Gerade das Leben im Meer und vor allem im Sund steht derzeit auf der Tagesordnung der Politik. Im Dezember letzten Jahres haben die Regierung, die Socialistisk Folkeparti, die Radikale Venstre, die Enhedslisten (Einheitsliste) und die Alternativet ein Natur- und Biodiversitätspaket geschlossen, das 10 Millionen Kronen (1,34 Mio. Euro) zur Verbesserung der Meeresumwelt umfasst.

Und am Mittwochmittag kündigte Umweltministerin Lea Wermelin (Socialdemokraterne) mit Unterstützung der Schlichtungsparteien eine Vereinbarung zur Errichtung eines großen Felsenriffs vor Taarbæk im Sund an.
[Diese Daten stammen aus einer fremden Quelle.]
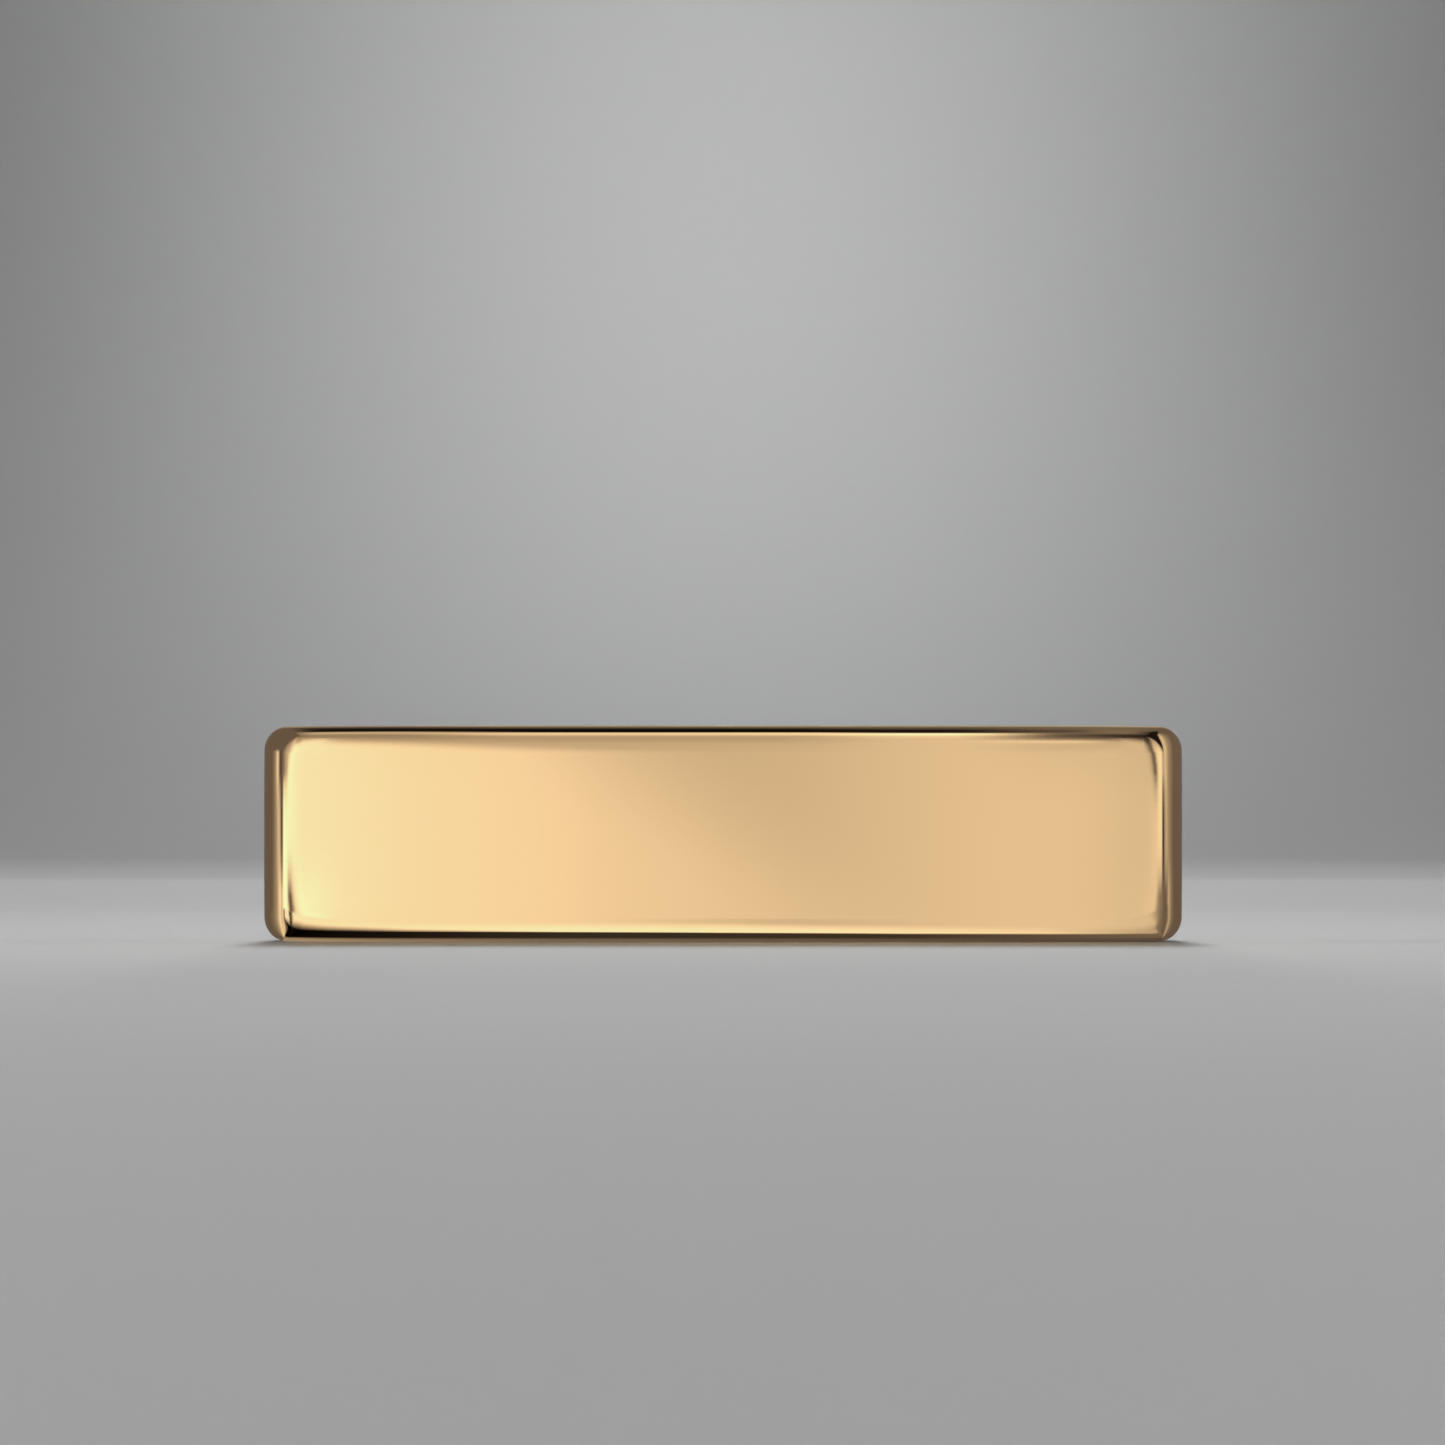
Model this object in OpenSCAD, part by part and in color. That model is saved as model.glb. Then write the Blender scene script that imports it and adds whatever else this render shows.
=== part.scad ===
// Bar paperweight: a drawn brass cover over a steel ballast bar, closed by a
// screwed base plate and faced with felt.
// Each piece is drawn lying on its felt, with X along the bar, Y across it and Z up to the
// polished face. stood() then turns it onto its long side, with the polished face to -Y.

/* [Bar] */
// Length over the cover
bar_l = 170; // [130:1:240]
// Width over the cover
bar_w = 40; // [32:1:60]
// Radius of the four corners, seen square to the polished face
corner_r = 4.5; // [3.5:0.1:7]
// Round-over from the polished face down to each short end
end_r = 4.5; // [3:0.1:5.5]
// Round-over from the polished face down to each long side
side_r = 2; // [1.9:0.1:3.5]
// Radius of the corners of the flat polished face, inside the round-over
face_r = 3; // [2:0.1:5]

/* [Cover] */
// Sheet thickness of the drawn cover
wall = 1; // [0.6:0.1:1.6]
// Chamfer round the outside of the cover's open rim
rim_chamfer = 0.3; // [0.1:0.1:0.5]

/* [Ballast] */
// Thickness of the steel ballast bar
ballast_t = 10; // [6:0.5:16]
// Reach of the ballast bar past the flat inner face, under the round-over at each end
ballast_reach = 1; // [0:0.1:1.4]
// Gap from the ballast bar to each side wall of the cover
ballast_side_gap = 1.5; // [1.5:0.1:4]
// Chamfer along the edges of the ballast bar
ballast_chamfer = 0.6; // [0.2:0.1:1]
// Thickness of the foam sheet between the ballast bar and the cover
bedding_t = 0.5; // [0.5:0.1:2]
// Gap from the foam sheet to each end of the flat inner face
bedding_end_gap = 0.5; // [0.2:0.1:5]
// Gap from the foam sheet to each side of the flat inner face
bedding_side_gap = 2; // [0.5:0.1:5]

/* [Base] */
// Thickness of the steel base plate
base_t = 2; // [1.8:0.1:3]
// Gap from the base plate to the walls of the cover
base_gap = 0.3; // [0.1:0.1:1]
// Thickness of the adhesive film
film_t = 0.2; // [0.1:0.05:0.4]
// Margin of the adhesive film inside the felt's outline
film_margin = 0.5; // [0.2:0.1:2]
// Thickness of the felt pad
felt_t = 1.3; // [1:0.1:3]
// Height that the felt stands proud of the cover's rim
felt_proud = 0.5; // [0.2:0.1:0.8]
// Gap from the felt to the walls of the cover
felt_gap = 0.4; // [0.2:0.1:1]

/* [Fixings] */
// Distance from each end of the cover to the screw axis
screw_inset = 30; // [15:1:50]
// Diameter of the screw's thread
screw_d = 3; // [2.5:0.1:4]
// Length of the screw from the top of its head
screw_l = 8; // [6:1:10]
// Diameter of the screw's countersunk head
head_d = 5.5; // [5:0.1:6.5]
// Height of the straight band round the head
head_band = 0.4; // [0.1:0.1:0.5]
// Width across the flats of the screw's hexagon socket
socket_af = 2; // [1.5:0.1:2.5]
// Depth of the socket
socket_depth = 1.1; // [0.8:0.1:1.5]
// Radial clearance of the screw in the base plate
screw_gap = 0.2; // [0.1:0.05:0.5]
// Diameter of the standoff soldered inside the cover
standoff_d = 8; // [6.5:0.5:10]
// Gap from the standoff's end to the base plate, so that the plate clamps the ballast
standoff_short = 0.2; // [0.1:0.1:0.5]
// Radial clearance of the standoff in the ballast bar and the foam sheet
standoff_gap = 0.2; // [0.1:0.1:1]
// Unthreaded depth below the screw's tip
tap_spare = 1; // [0.5:0.5:2]
// Radial clearance of the screw in the tapped hole
tap_gap = 0.02; // [0.01:0.01:0.05]

/* [Hidden] */

$fn = 64;
corner_steps = 10;  // facets round each corner of the cover
over_steps = 7;     // facets over each round-over of the cover
cut = 1;            // how far a cutting tool runs past the face that it cuts

// Heights of the stack, counted from the felt's outer face
felt_top = felt_t;
base_z = felt_top + film_t;
ballast_z = base_z + base_t;
bedding_z = ballast_z + ballast_t;
cavity_top = bedding_z + bedding_t;
bar_t = cavity_top + wall;
rim_z = felt_proud;

cavity_l = bar_l - 2 * wall;
cavity_w = bar_w - 2 * wall;
cavity_r = corner_r - wall;
flat_l = bar_l - 2 * end_r;
flat_w = bar_w - 2 * side_r;
ballast_l = flat_l + 2 * ballast_reach;
ballast_w = cavity_w - 2 * ballast_side_gap;
screw_x = bar_l / 2 - screw_inset;
head_cone = (head_d - screw_d) / 2;
socket_fn = 6;

// Turns a piece from lying on its felt to standing on its long side, centred over the origin
module stood() translate([0, bar_t / 2, bar_w / 2]) rotate([90, 0, 0]) children();

// Repeats a piece at both screw positions
module at_screws() for (side = [-1, 1]) translate([side * screw_x, 0, 0]) children();

// One quarter of a rounded outline, from the short end (0 degrees) round to the long side (90)
function corner(l, w, r) = [for (i = [0:corner_steps])
    let (a = 90 * i / corner_steps)
    [l / 2 - r + r * cos(a), w / 2 - r + r * sin(a)]];

// Height of the round-over at each point of that quarter, blending from the end to the side
function over_heights(end, side) = [for (i = [0:corner_steps])
    end + (side - end) * pow(sin(90 * i / corner_steps), 2)];

// The quarter at one height, between the flat face's outline (0 degrees) and the wall (90)
function over_quarter(top, inner, outer, heights, t) = [for (i = [0:corner_steps])
    let (p = inner[i] + (outer[i] - inner[i]) * sin(t))
    [p.x, p.y, top - heights[i] * (1 - cos(t))]];

function reversed(list) = [for (i = [len(list) - 1:-1:0]) list[i]];
function scaled(list, sx, sy) = [for (p = list) [p.x * sx, p.y * sy, p.z]];

// A whole ring, counterclockwise from the right-hand end, out of its first quarter
function ring(quarter) = concat(
    quarter,
    scaled(reversed(quarter), -1, 1),
    scaled(quarter, -1, -1),
    scaled(reversed(quarter), 1, -1));

function raised(outline, z) = [for (p = outline) [p.x, p.y, z]];

// A solid skinned over rings of equal length, listed from the bottom up
module skinned(rings) {
    n = len(rings[0]);
    last = len(rings) - 1;
    polyhedron(
        points = [for (r = rings) each r],
        faces = concat(
            [[for (i = [0:n - 1]) i]],
            [[for (i = [n - 1:-1:0]) last * n + i]],
            [for (k = [0:last - 1], i = [0:n - 1])
                [k * n + i, (k + 1) * n + i, (k + 1) * n + (i + 1) % n]],
            [for (k = [0:last - 1], i = [0:n - 1])
                [k * n + i, (k + 1) * n + (i + 1) % n, k * n + (i + 1) % n]]));
}

// A block whose top edge is rounded over by `inset` less than the cover's own radii, so that
// two of them with different insets stay parallel. `chamfer` breaks its bottom edge.
module rounded_block(inset, bottom, top, chamfer) {
    l = bar_l - 2 * inset;
    w = bar_w - 2 * inset;
    r = corner_r - inset;
    outer = corner(l, w, r);
    inner = corner(flat_l, flat_w, face_r);
    heights = over_heights(end_r - inset, side_r - inset);
    rim = corner(l - 2 * chamfer, w - 2 * chamfer, r - chamfer);
    skinned(concat(
        chamfer > 0 ? [ring(raised(rim, bottom))] : [],
        [ring(raised(outer, bottom + chamfer))],
        [for (k = [over_steps:-1:0])
            ring(over_quarter(top, inner, outer, heights, 90 * k / over_steps))]));
}

// A flat plate with rounded corners
module plate(l, w, r, t) {
    linear_extrude(t) {
        square([l - 2 * r, w], center = true);
        square([l, w - 2 * r], center = true);
        for (x = [-1, 1], y = [-1, 1])
            translate([x * (l / 2 - r), y * (w / 2 - r)]) circle(r);
    }
}

// A rectangle with its corners cut off
module chamfered_rectangle(l, w, c) {
    x = l / 2;
    y = w / 2;
    polygon([[x - c, -y], [x, c - y], [x, y - c], [x - c, y],
             [c - x, y], [-x, y - c], [-x, c - y], [c - x, -y]]);
}

// Drawn brass shell, open towards the felt
module cover() {
    color([0.93, 0.72, 0.42]) stood()
        difference() {
            rounded_block(0, rim_z, bar_t, rim_chamfer);
            rounded_block(wall, rim_z - cut, cavity_top, 0);
        }
}

// Round brass pillars soldered inside the cover's face, tapped for the base screws
module standoffs() {
    bottom = ballast_z + standoff_short;
    tap_depth = base_z + screw_l + tap_spare - bottom;
    color([0.80, 0.64, 0.34]) stood()
        at_screws()
            difference() {
                translate([0, 0, bottom]) cylinder(d = standoff_d, h = cavity_top - bottom);
                translate([0, 0, bottom - cut])
                    cylinder(d = screw_d + 2 * tap_gap, h = tap_depth + cut);
            }
}

// Thin foam sheet that stops the ballast bar rattling against the cover
module bedding_sheet() {
    color([0.15, 0.15, 0.16]) stood()
        difference() {
            translate([0, 0, bedding_z])
                plate(flat_l - 2 * bedding_end_gap, flat_w - 2 * bedding_side_gap, face_r, bedding_t);
            at_screws()
                translate([0, 0, bedding_z - cut])
                    cylinder(d = standoff_d + 2 * standoff_gap, h = bedding_t + 2 * cut);
        }
}

// Steel flat bar that gives the paperweight its mass
module ballast_bar() {
    color([0.45, 0.46, 0.48]) stood()
        translate([0, 0, ballast_z])
            difference() {
                intersection() {
                    linear_extrude(ballast_t)
                        chamfered_rectangle(ballast_l, ballast_w, ballast_chamfer);
                    translate([-ballast_l / 2, 0, ballast_t / 2]) rotate([90, 0, 90])
                        linear_extrude(ballast_l)
                            chamfered_rectangle(ballast_w, ballast_t, ballast_chamfer);
                }
                at_screws()
                    translate([0, 0, -cut])
                        cylinder(d = standoff_d + 2 * standoff_gap, h = ballast_t + 2 * cut);
            }
}

// Shape of a screw's head and shank, grown by `gap` all round
module screw_shape(gap, length) {
    head = head_d + 2 * gap;
    shank = screw_d + 2 * gap;
    cylinder(d = head, h = head_band);
    translate([0, 0, head_band]) cylinder(d1 = head, d2 = shank, h = head_cone);
    translate([0, 0, head_band + head_cone])
        cylinder(d = shank, h = length - head_band - head_cone);
}

// Steel plate that closes the cover, countersunk for its two screws
module base_plate() {
    color([0.62, 0.63, 0.65]) stood()
        translate([0, 0, base_z])
            difference() {
                plate(cavity_l - 2 * base_gap, cavity_w - 2 * base_gap, cavity_r - base_gap, base_t);
                at_screws() {
                    screw_shape(screw_gap, base_t + cut);
                    translate([0, 0, -cut]) cylinder(d = head_d + 2 * screw_gap, h = cut);
                }
            }
}

// Countersunk socket screws, flush with the base plate
module base_screws() {
    color([0.30, 0.30, 0.32]) stood()
        translate([0, 0, base_z])
            at_screws()
                difference() {
                    screw_shape(0, screw_l);
                    translate([0, 0, -cut])
                        cylinder(d = socket_af / cos(180 / socket_fn), h = socket_depth + cut,
                                 $fn = socket_fn);
                }
}

// Double-sided film that holds the felt to the base plate
module adhesive_film() {
    inset = felt_gap + film_margin;
    color([0.85, 0.80, 0.62]) stood()
        translate([0, 0, felt_top])
            plate(cavity_l - 2 * inset, cavity_w - 2 * inset, cavity_r - inset, film_t);
}

// Felt pad that the bar lies on when it is in use
module felt_pad() {
    color([0.06, 0.22, 0.13]) stood()
        plate(cavity_l - 2 * felt_gap, cavity_w - 2 * felt_gap, cavity_r - felt_gap, felt_t);
}

cover();
standoffs();
bedding_sheet();
ballast_bar();
base_plate();
base_screws();
adhesive_film();
felt_pad();
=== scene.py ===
"""A polished bar paperweight standing on its long side, in a plain studio. Lengths are in metres."""
import math

import bmesh
import bpy
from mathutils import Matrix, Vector, noise


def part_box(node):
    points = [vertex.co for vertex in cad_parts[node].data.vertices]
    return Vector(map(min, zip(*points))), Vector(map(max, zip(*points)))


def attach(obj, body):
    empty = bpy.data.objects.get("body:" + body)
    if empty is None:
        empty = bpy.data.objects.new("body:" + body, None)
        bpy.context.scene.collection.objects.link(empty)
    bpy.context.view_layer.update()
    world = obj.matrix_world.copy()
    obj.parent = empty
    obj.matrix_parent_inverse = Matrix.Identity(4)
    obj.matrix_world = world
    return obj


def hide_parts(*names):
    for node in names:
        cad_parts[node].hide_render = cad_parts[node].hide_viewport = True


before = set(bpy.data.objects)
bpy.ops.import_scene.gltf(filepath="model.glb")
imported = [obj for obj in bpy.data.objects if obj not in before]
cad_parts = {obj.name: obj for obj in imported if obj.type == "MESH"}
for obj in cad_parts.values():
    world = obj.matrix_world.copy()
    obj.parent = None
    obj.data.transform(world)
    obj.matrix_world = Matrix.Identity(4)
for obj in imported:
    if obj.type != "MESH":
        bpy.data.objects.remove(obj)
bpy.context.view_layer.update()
MM = 0.001

# ---------------------------------------------------------------- sizes

COVER_LOW, COVER_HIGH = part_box("cover")
FELT_LOW, FELT_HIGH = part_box("felt_pad")

FACE_Y = COVER_LOW.y                       # the polished face, towards the camera
RIM_Y = COVER_HIGH.y                       # the open rim, round the felt
HALF_L = (COVER_HIGH.x - COVER_LOW.x) / 2
HALF_W = (COVER_HIGH.z - COVER_LOW.z) / 2
MID_Z = (COVER_HIGH.z + COVER_LOW.z) / 2

CORNER_R = 4.5 * MM                        # corners seen square to the face
END_R = 4.5 * MM                           # round-over down to the ends
SIDE_R = 2 * MM                            # round-over down to the long sides
FACE_R = 3 * MM                            # corners of the face, where the round-over starts
WALL = 1 * MM                              # how thick the shell is
LIP_R = 0.25 * MM                          # rounded edges of the open rim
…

„Das Leben im Meer ist eine der wildesten Naturgebiete, die wir hier zu Hause haben. Und es steht unter Druck. Felsriffe sind in Dänemark ein seltener Lebensraumtyp, da im Laufe der Zeit viele Felsen gefischt wurden. Jetzt machen wir mit einem neuen Felsenriff einen guten Schritt auf dem Weg, der Algenwälder und mehr Leben unter der Oberfläche bescheren wird. Wir geben etwas von dem, was verloren gegangen ist, an die Natur zurück, damit neue Lebensräume zum Wohle von Pflanzen, Fischen und anderen Wassertieren sowie den vielen vom Meer abhängigen Vögeln entstehen können“, sagte Umweltministerin Lea Wermelin in einer Pressemitteilung im Zusammenhang mit der Veröffentlichung des bevorstehenden Felsriffs.

Die Parteien haben zuvor 10 Mio. Kronen für die Wiederherstellung von Felsriffen im Roskilde-Fjord und einer einzigartigen Erweiterung vor Gilleleje bereitgestellt. Allerdings gibt es keinen politischen Fokus auf Schiffswracks als künstliche Riffe. Zumindest bis jetzt.